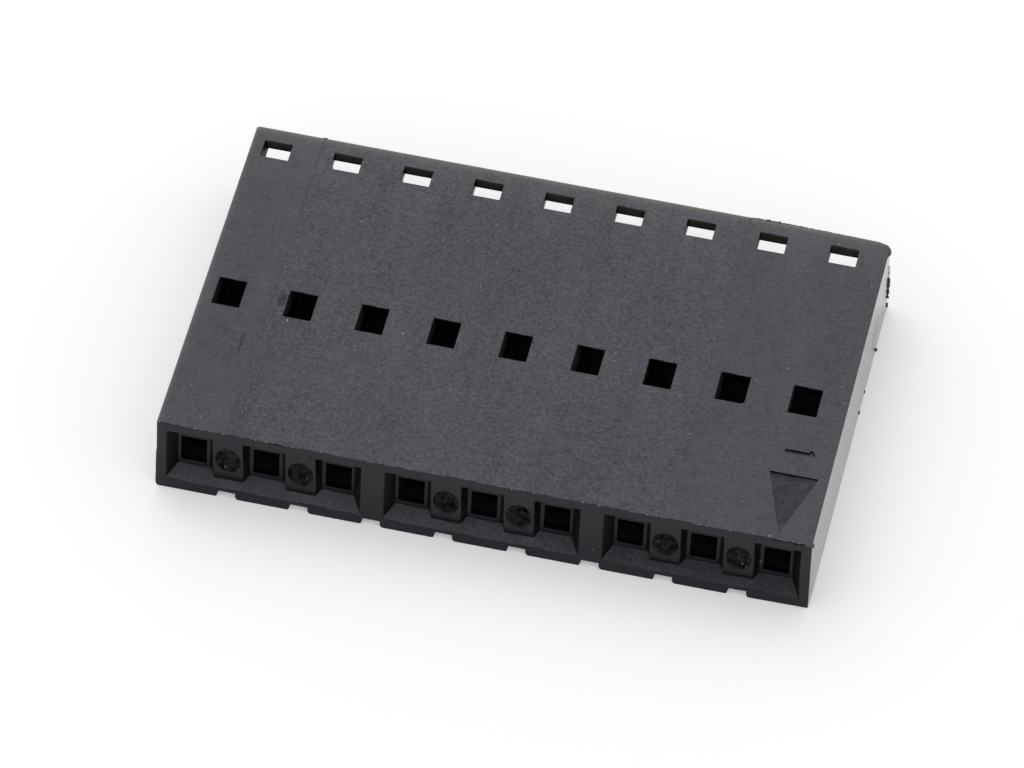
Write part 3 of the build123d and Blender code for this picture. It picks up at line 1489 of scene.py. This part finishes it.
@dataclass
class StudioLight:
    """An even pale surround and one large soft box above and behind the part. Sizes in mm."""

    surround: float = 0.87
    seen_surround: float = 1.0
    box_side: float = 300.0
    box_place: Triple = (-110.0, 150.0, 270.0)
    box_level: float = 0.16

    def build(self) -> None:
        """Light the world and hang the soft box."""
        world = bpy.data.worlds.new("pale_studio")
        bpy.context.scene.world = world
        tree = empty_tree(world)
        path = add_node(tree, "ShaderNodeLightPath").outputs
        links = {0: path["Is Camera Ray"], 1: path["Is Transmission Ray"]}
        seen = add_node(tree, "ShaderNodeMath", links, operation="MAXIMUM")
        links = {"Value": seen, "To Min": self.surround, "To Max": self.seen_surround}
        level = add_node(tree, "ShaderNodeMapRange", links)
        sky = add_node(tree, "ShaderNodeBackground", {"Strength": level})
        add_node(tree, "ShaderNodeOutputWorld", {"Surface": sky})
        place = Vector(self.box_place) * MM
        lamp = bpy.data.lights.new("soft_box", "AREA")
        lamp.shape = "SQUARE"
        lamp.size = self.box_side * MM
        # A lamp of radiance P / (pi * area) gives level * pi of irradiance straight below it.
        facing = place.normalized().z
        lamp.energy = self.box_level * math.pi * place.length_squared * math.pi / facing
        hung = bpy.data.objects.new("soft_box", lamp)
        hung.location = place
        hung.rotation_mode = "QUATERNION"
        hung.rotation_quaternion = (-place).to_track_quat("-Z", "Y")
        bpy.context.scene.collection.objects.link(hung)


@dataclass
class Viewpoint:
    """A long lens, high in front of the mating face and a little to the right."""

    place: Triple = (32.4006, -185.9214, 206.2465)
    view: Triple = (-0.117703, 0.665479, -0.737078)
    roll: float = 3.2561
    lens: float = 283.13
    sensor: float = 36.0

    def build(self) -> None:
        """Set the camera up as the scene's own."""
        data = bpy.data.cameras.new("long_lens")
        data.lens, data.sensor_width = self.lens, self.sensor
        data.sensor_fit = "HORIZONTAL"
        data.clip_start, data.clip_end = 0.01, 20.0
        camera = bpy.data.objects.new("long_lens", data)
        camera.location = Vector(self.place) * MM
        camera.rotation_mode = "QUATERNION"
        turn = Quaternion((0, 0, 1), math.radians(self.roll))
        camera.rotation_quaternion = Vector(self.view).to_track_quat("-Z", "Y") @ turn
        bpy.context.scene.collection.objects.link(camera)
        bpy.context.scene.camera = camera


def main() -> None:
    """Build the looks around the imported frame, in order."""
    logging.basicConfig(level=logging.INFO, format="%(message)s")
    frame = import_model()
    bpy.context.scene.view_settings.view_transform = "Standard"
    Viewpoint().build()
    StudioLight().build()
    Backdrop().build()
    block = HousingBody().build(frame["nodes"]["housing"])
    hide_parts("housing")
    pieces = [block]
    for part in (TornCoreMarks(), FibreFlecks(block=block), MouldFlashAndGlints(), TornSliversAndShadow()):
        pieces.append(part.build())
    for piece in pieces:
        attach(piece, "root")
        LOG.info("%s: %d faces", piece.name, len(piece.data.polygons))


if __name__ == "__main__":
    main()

WHAT IS NEEDED
Each line of the material must be restated exactly.

EXERCISE ANSWER
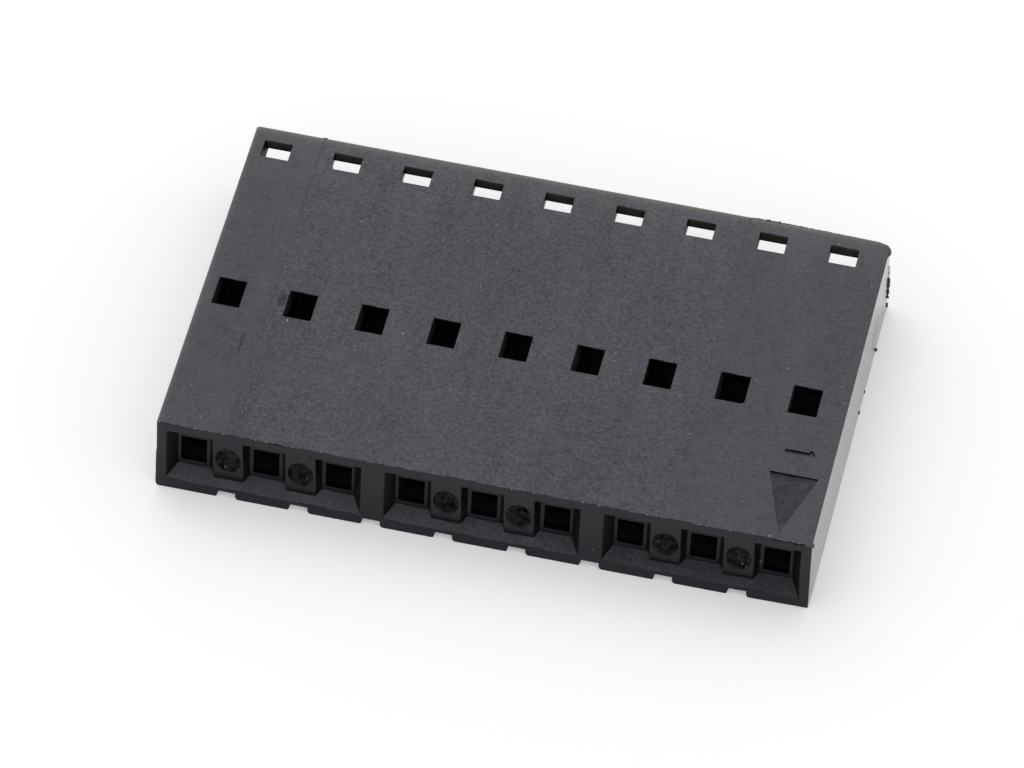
Write part 3 of the build123d and Blender code for this picture. It picks up at line 1489 of scene.py. This part finishes it.
@dataclass
class StudioLight:
    """An even pale surround and one large soft box above and behind the part. Sizes in mm."""

    surround: float = 0.87
    seen_surround: float = 1.0
    box_side: float = 300.0
    box_place: Triple = (-110.0, 150.0, 270.0)
    box_level: float = 0.16

    def build(self) -> None:
        """Light the world and hang the soft box."""
        world = bpy.data.worlds.new("pale_studio")
        bpy.context.scene.world = world
        tree = empty_tree(world)
        path = add_node(tree, "ShaderNodeLightPath").outputs
        links = {0: path["Is Camera Ray"], 1: path["Is Transmission Ray"]}
        seen = add_node(tree, "ShaderNodeMath", links, operation="MAXIMUM")
        links = {"Value": seen, "To Min": self.surround, "To Max": self.seen_surround}
        level = add_node(tree, "ShaderNodeMapRange", links)
        sky = add_node(tree, "ShaderNodeBackground", {"Strength": level})
        add_node(tree, "ShaderNodeOutputWorld", {"Surface": sky})
        place = Vector(self.box_place) * MM
        lamp = bpy.data.lights.new("soft_box", "AREA")
        lamp.shape = "SQUARE"
        lamp.size = self.box_side * MM
        # A lamp of radiance P / (pi * area) gives level * pi of irradiance straight below it.
        facing = place.normalized().z
        lamp.energy = self.box_level * math.pi * place.length_squared * math.pi / facing
        hung = bpy.data.objects.new("soft_box", lamp)
        hung.location = place
        hung.rotation_mode = "QUATERNION"
        hung.rotation_quaternion = (-place).to_track_quat("-Z", "Y")
        bpy.context.scene.collection.objects.link(hung)


@dataclass
class Viewpoint:
    """A long lens, high in front of the mating face and a little to the right."""

    place: Triple = (32.4006, -185.9214, 206.2465)
    view: Triple = (-0.117703, 0.665479, -0.737078)
    roll: float = 3.2561
    lens: float = 283.13
    sensor: float = 36.0

    def build(self) -> None:
        """Set the camera up as the scene's own."""
        data = bpy.data.cameras.new("long_lens")
        data.lens, data.sensor_width = self.lens, self.sensor
        data.sensor_fit = "HORIZONTAL"
        data.clip_start, data.clip_end = 0.01, 20.0
        camera = bpy.data.objects.new("long_lens", data)
        camera.location = Vector(self.place) * MM
        camera.rotation_mode = "QUATERNION"
        turn = Quaternion((0, 0, 1), math.radians(self.roll))
        camera.rotation_quaternion = Vector(self.view).to_track_quat("-Z", "Y") @ turn
        bpy.context.scene.collection.objects.link(camera)
        bpy.context.scene.camera = camera


def main() -> None:
    """Build the looks around the imported frame, in order."""
    logging.basicConfig(level=logging.INFO, format="%(message)s")
    frame = import_model()
    bpy.context.scene.view_settings.view_transform = "Standard"
    Viewpoint().build()
    StudioLight().build()
    Backdrop().build()
    block = HousingBody().build(frame["nodes"]["housing"])
    hide_parts("housing")
    pieces = [block]
    for part in (TornCoreMarks(), FibreFlecks(block=block), MouldFlashAndGlints(), TornSliversAndShadow()):
        pieces.append(part.build())
    for piece in pieces:
        attach(piece, "root")
        LOG.info("%s: %d faces", piece.name, len(piece.data.polygons))


if __name__ == "__main__":
    main()